Locate, in the data below, the line that contains "const box = new THREE.Group();" and the line that contains "points = [vertex.co"; reproduce exactly those two lines and every line between them, nothing more.

[Data section start]

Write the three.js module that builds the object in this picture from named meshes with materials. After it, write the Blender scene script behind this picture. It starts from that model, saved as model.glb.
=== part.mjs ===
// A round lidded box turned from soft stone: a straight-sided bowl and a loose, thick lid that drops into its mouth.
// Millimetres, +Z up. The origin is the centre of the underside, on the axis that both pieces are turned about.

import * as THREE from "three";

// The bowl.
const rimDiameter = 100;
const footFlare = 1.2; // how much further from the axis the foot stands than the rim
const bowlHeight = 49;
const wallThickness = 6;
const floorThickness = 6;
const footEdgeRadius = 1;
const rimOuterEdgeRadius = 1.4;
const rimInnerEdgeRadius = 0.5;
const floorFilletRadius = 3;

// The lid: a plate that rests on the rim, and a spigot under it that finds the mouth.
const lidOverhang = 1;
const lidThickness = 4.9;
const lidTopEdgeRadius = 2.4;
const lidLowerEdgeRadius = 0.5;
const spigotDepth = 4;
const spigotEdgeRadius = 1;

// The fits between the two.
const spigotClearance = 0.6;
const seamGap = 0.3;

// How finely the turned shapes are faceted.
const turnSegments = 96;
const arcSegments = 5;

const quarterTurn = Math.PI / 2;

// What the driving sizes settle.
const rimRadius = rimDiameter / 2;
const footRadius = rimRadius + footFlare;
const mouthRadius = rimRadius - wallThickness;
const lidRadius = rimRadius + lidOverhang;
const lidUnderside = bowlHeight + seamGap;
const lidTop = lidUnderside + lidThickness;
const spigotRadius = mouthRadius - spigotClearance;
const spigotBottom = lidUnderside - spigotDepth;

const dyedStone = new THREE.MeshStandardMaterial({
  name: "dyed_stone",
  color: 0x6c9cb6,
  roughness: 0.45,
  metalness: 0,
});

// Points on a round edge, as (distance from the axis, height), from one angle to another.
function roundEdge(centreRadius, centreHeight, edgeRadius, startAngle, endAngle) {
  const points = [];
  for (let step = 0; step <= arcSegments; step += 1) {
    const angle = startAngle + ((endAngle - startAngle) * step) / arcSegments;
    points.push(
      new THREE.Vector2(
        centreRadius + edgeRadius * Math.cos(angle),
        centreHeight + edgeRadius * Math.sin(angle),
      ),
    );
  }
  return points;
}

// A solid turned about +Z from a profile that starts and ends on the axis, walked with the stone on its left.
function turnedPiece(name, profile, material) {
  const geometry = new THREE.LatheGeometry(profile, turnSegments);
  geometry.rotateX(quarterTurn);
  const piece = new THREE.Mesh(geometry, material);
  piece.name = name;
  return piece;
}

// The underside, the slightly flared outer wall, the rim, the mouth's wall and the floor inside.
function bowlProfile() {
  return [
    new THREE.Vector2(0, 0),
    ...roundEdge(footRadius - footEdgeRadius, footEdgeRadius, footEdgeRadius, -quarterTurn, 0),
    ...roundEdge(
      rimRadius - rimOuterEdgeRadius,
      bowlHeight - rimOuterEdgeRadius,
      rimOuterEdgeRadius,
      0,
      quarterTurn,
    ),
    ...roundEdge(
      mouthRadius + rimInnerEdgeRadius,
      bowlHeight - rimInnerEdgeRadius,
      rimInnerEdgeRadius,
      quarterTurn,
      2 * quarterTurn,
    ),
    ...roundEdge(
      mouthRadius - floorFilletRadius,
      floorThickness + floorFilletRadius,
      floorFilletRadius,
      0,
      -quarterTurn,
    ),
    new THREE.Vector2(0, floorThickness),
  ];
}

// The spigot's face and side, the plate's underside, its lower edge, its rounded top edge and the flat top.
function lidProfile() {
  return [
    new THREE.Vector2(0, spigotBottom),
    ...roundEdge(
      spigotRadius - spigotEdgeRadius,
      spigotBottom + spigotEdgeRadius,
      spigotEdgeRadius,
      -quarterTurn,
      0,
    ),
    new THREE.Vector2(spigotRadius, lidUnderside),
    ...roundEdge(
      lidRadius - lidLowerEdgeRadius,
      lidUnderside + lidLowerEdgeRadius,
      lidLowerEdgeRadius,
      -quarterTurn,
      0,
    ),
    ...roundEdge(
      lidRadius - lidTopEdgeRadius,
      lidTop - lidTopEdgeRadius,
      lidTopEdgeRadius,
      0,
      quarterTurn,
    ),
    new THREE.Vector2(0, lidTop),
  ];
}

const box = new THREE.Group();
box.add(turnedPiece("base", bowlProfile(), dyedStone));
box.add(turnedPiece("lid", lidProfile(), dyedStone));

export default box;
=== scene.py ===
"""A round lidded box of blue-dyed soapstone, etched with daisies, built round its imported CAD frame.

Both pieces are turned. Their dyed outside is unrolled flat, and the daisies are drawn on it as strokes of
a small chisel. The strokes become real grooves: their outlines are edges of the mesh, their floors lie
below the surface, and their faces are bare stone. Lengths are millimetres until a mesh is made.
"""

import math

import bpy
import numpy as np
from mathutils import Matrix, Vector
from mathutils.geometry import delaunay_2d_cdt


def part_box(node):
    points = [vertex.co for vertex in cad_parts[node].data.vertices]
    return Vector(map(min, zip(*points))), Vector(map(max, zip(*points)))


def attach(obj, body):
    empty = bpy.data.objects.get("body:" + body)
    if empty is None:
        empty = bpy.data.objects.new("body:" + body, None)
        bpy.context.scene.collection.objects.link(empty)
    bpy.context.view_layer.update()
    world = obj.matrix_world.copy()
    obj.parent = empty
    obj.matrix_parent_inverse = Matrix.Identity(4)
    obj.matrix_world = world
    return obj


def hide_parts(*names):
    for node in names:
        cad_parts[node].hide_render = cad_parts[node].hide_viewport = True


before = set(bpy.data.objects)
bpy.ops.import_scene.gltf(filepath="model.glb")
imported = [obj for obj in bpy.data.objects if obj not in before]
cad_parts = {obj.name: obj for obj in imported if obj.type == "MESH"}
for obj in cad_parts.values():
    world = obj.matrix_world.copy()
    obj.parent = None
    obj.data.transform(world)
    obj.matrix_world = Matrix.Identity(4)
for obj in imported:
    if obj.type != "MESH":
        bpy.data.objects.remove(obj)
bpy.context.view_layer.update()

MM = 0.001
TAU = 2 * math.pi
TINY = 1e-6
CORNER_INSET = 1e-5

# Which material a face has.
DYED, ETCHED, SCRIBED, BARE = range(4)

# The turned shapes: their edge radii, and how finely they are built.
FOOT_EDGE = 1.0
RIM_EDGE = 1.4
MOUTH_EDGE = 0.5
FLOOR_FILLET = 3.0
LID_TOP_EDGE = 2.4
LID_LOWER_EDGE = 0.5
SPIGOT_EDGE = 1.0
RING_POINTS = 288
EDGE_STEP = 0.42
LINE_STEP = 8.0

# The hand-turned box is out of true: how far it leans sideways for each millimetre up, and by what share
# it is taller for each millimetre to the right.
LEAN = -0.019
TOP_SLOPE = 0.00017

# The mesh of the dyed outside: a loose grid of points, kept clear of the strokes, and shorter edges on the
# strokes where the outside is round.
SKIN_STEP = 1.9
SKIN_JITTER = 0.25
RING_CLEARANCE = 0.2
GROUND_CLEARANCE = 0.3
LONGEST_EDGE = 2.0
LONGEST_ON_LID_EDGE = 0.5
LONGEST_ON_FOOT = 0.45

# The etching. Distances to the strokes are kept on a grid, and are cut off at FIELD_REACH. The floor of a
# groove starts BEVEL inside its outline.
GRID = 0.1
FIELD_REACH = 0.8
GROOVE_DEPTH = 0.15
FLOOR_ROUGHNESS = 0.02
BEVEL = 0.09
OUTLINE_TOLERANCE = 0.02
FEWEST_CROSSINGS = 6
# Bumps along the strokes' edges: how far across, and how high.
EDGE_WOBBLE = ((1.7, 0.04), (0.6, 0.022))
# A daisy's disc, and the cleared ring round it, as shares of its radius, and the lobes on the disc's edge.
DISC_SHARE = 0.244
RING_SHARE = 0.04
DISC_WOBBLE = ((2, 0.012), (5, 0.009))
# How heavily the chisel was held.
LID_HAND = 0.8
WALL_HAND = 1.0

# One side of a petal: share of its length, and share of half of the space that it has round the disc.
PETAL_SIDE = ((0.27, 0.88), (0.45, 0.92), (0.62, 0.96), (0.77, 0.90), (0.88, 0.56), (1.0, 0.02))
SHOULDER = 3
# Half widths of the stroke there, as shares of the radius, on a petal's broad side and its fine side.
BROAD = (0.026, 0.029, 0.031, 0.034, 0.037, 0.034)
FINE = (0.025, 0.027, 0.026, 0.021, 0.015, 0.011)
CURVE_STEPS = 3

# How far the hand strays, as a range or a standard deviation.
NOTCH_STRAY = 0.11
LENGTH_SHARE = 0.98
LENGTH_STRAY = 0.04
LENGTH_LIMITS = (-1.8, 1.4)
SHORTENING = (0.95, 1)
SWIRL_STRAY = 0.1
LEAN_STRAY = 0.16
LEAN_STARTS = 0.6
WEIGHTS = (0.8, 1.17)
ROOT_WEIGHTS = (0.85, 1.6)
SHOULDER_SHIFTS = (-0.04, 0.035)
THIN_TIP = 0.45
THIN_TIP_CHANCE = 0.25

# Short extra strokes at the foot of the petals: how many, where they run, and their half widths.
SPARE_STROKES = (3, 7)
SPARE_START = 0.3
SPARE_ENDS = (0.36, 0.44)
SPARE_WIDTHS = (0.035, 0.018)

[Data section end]
[Data section start]

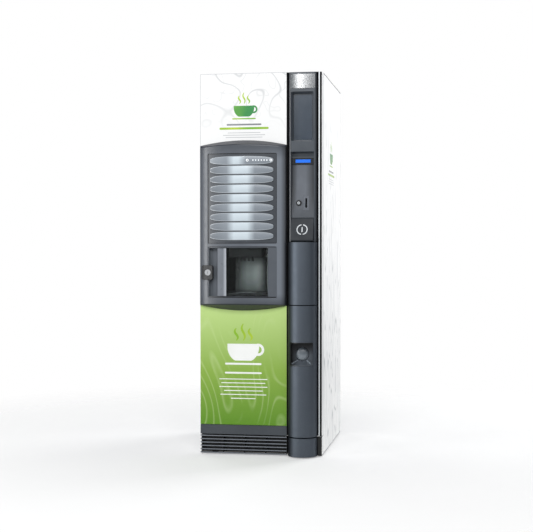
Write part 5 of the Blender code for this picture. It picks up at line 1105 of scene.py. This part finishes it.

[Data section end]

Solved exercise »
const box = new THREE.Group();
box.add(turnedPiece("base", bowlProfile(), dyedStone));
box.add(turnedPiece("lid", lidProfile(), dyedStone));

export default box;
=== scene.py ===
"""A round lidded box of blue-dyed soapstone, etched with daisies, built round its imported CAD frame.

Both pieces are turned. Their dyed outside is unrolled flat, and the daisies are drawn on it as strokes of
a small chisel. The strokes become real grooves: their outlines are edges of the mesh, their floors lie
below the surface, and their faces are bare stone. Lengths are millimetres until a mesh is made.
"""

import math

import bpy
import numpy as np
from mathutils import Matrix, Vector
from mathutils.geometry import delaunay_2d_cdt


def part_box(node):
    points = [vertex.co for vertex in cad_parts[node].data.vertices]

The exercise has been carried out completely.